PARIS (Reuters) - Les autorités anticipent un regain de la mobilisation des "Gilets jaunes" samedi, nouvelle journée d'actions annoncée sur les réseaux sociaux, et craignent une radicalisation "plus affirmée" à Paris et en province.

"Nous nous préparons à une situation où, à la fois le volume de participants pourrait être supérieur mais encore la radicalité de leurs comportements pourrait être encore plus affirmée", a dit sur CNews le préfet de la police de Paris, Michel Delpuech, soulignant une "dérive vers des comportements plus violents" semaine après semaine.

A l'échelle du territoire, le niveau de mobilisation, qui avait diminué les deux dernières semaines, pourrait revenir à celui "d'avant les fêtes de Noël", a dit le directeur général de la police nationale (DGPN), Eric Morvan, sur France Inter.

Quelque 50.000 personnes ont participé aux actions des "Gilets jaunes" samedi dernier. Le 17 novembre, premier jour de la mobilisation, elles étaient près de 300.000.

Le Premier ministre, Edouard Philippe, qui a annoncé lundi un durcissement de la loi à l'encontre des casseurs en réponse aux violences ponctuant les défilés, a prévu de déployer 80.000 forces de l'ordre sur tout le territoire, dont 5.000 à Paris.

Aucune manifestation n'a été déclarée à Paris pour samedi, à part quelques rassemblements "représentant des groupes peut-être d'une trentaine de personnes", a précisé Michel Delpuech.

LE PALAIS DE L'ELYSEE VISE ?

Il a dit craindre des actions visant les quartiers du palais présidentiel de l'Elysée, de l'Assemblée nationale, des ministères et des Champs-Elysées.

"Il faut être partout et l'idée c'est de quadriller le terrain (...), être mobile, être réactif, interpeller très vite dès que des dérapages se produisent", a-t-il expliqué.

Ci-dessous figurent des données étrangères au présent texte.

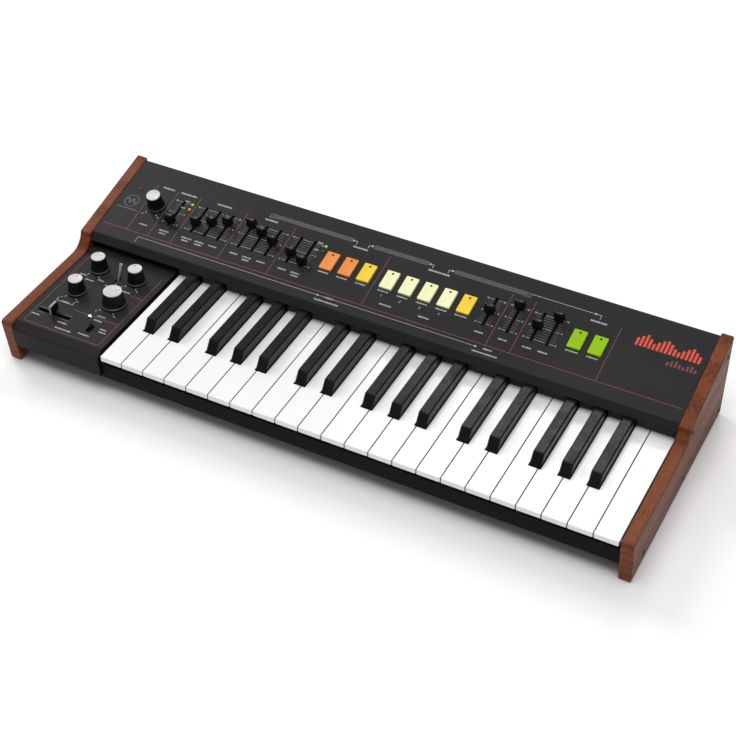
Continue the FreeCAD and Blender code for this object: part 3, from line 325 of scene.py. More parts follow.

Quatorze véhicules blindés à roues de la gendarmerie seront aussi mobilisés dans la capitale, où une cinquantaine de "détachements d'intervention rapide" se concentreront sur les interpellations.

En province, la ville de Bourges (Cher), qui fait l'objet d'un appel à manifester sur Facebook pour lequel 13.000 personnes se sont déclarées intéressées, a renforcé son dispositif de sécurité.

Seule une manifestation prévue par la CGT a été déclarée, a dit sur BFMTV la préfète du Cher, Catherine Ferrière qui interdira la circulation dans le centre historique.

Le maire de cette ville de 68.000 habitants, Pascal Blanc, a aussi ordonné la fermeture de la mairie et des musées. "On n'a jamais connu ce type de mouvement dans une ville comme la nôtre. Quand on voit ce qui se passe depuis des semaines, il y a des raisons d'être inquiets", a-t-il dit sur Franceinfo.

Selon Éric Morvan, il pourrait s'agir d'un leurre visant à disperser les équipes de police, comme cela avait été le cas pour l'appel à manifester à Versailles le 22 décembre dernier.

Il a estimé que l'inorganisation apparente des "Gilets jaunes", consubstantielle à leur mouvement à ses débuts, était devenue une stratégie délibérée.

"La sociologie du mouvement a changé", a-t-il expliqué. "Aujourd'hui, je pense qu'il est de moins en moins spontané, qu'il y a des forces, y compris extrémistes, qui ont cette stratégie de l'inorganisation."

PARIS SE PRÉPARE À NOUVEAU

Des consignes ont été envoyées dans la capitale pour que les engins ou barrières de chantier soient retirés des rues et que les voitures soient garées dans des parkings.

C'est avec un engin de chantier que des "Gilets jaunes" ont défoncé samedi dernier le portail de l'hôtel particulier qui héberge le porte-parole du gouvernement, Benjamin Griveaux.

Un filtrage sera par ailleurs organisé en amont pour empêcher les casseurs de rejoindre la capitale, a encore expliqué le préfet de police. Des contrôles auront ainsi lieu aux péages autoroutiers, dans les gares de départ vers Paris, dans les rames de la SNCF, du RER et du métro, pour détecter les personnes détenant des armes par destination.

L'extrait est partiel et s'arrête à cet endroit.